In some cases they can delegate cetain authority - i .e. we passed a law saying there is a fee to register your aircraft, but we’ll let the Transport department set the amount.

However, recall the DoC got caught on this during the CB radio craze - they were charging an excessive amount to license a radio, and SCOTUS said that a fee well above the need to cover the cost of administering the licenses (IIRC about $100) was actually a tax and if a tax was intended, congress would have to pass a law to that effect.

Similarly, congress can pass a law, for example saying the health department will set the standards and rules for proper handling food, and then fines apply if the regulations are violated fines apply; but if the law itself passed by congress is too broad (i.e. “the president can make regulations declare any activity regarding automobiles a crime”) then likely SCOTUS would declare that too broad and not constitutional. (I assume, since in a lot of cases the question is, “what was the intent when passing this law?” that a law without valid intent aimed at specific situations would also be overy broad and unconstitutional)

Wasn’t there a Congress that recently voted to let a President invade a foreign country if hefelt justified? Maybe I’m not recalling correctly.

The president may order the invasion of any country any time he wants. He doesn’t need anyone’s permission.

But if he wants to have a budget to prosecute a war, a congressional resolution authorizing the use of military force is a useful tool.

No Congress has ever given a president unlimited authority to wage any war he wants.

They don’t even necessarily have to agree if party discipline is strong enough, as the President is generally regarded as the head of his party. And, of course, they don’t need the Supreme Court involved at all if they aren’t doing anything that appears to violate the Constitution.

I’m not clear on the boundaries here. For example, hasn’t Congress delegated 100% of its power to print money to the executive branch? It has also delegated almost all of its regulatory powers.

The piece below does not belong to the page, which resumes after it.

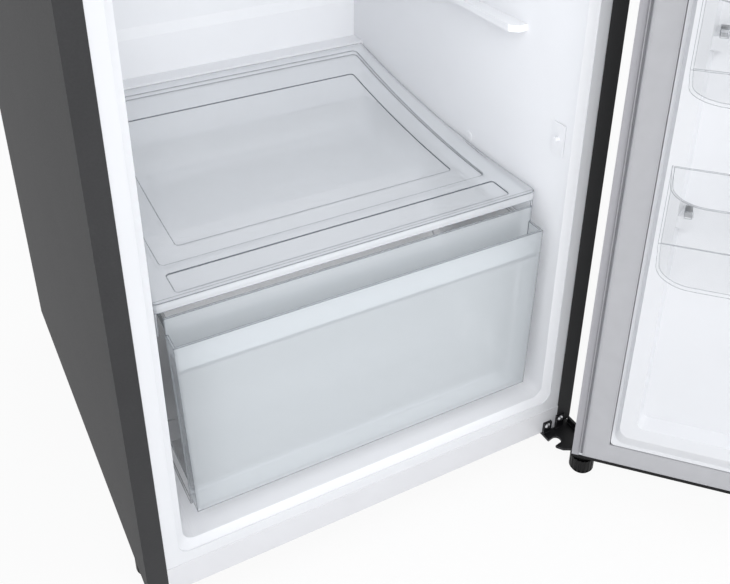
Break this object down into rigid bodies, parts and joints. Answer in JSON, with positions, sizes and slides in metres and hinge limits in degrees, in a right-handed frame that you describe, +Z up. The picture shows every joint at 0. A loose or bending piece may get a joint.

Congress has established agencies for various domains, such as the Social Security Administration (which once was part of the Dept. of Health and Human Services, but a few years ago became a separate cabinet position), the Food and Drug Administration (an agency of the Dept. of HHS), Foreign relations (an agency of the Dept. of State), Internal Revenue Services (an agency of the Dept. of the Treasury), etc. Congress enacts general laws covering the various areas, such as the Social Security Act, but the burden of implementing those acts are upon the agency. Congress has delegated the authority to enact regulations to the agencies, but, of course, the regulations the agency enacts must not be inconsistent with the general provisions of the Act, under which the agency acts. These regulations are published in the Code of Federal Regulations. The Code is divided into 50 titles governing all 46 agencies (Title 1 is “General Provisions,” Title 2 is Reserved, and Title 3 is “The President” - Executive Office of the President - which is not an agency, but the head of the agencies, and which is set up in the Constitution).

There were two AUMFs. The first one let him use military force pretty much anywhere. This one was used to invade Afghanistan. The second one was specific to Iraq. That’s the way it’s supposed to work. Congress authorizes and the president acts.

Did you think it was supposed to work some other way? And, as others have noted, the War Powers Act allows considerable latitude without Congress’ authority for a limited amount of time.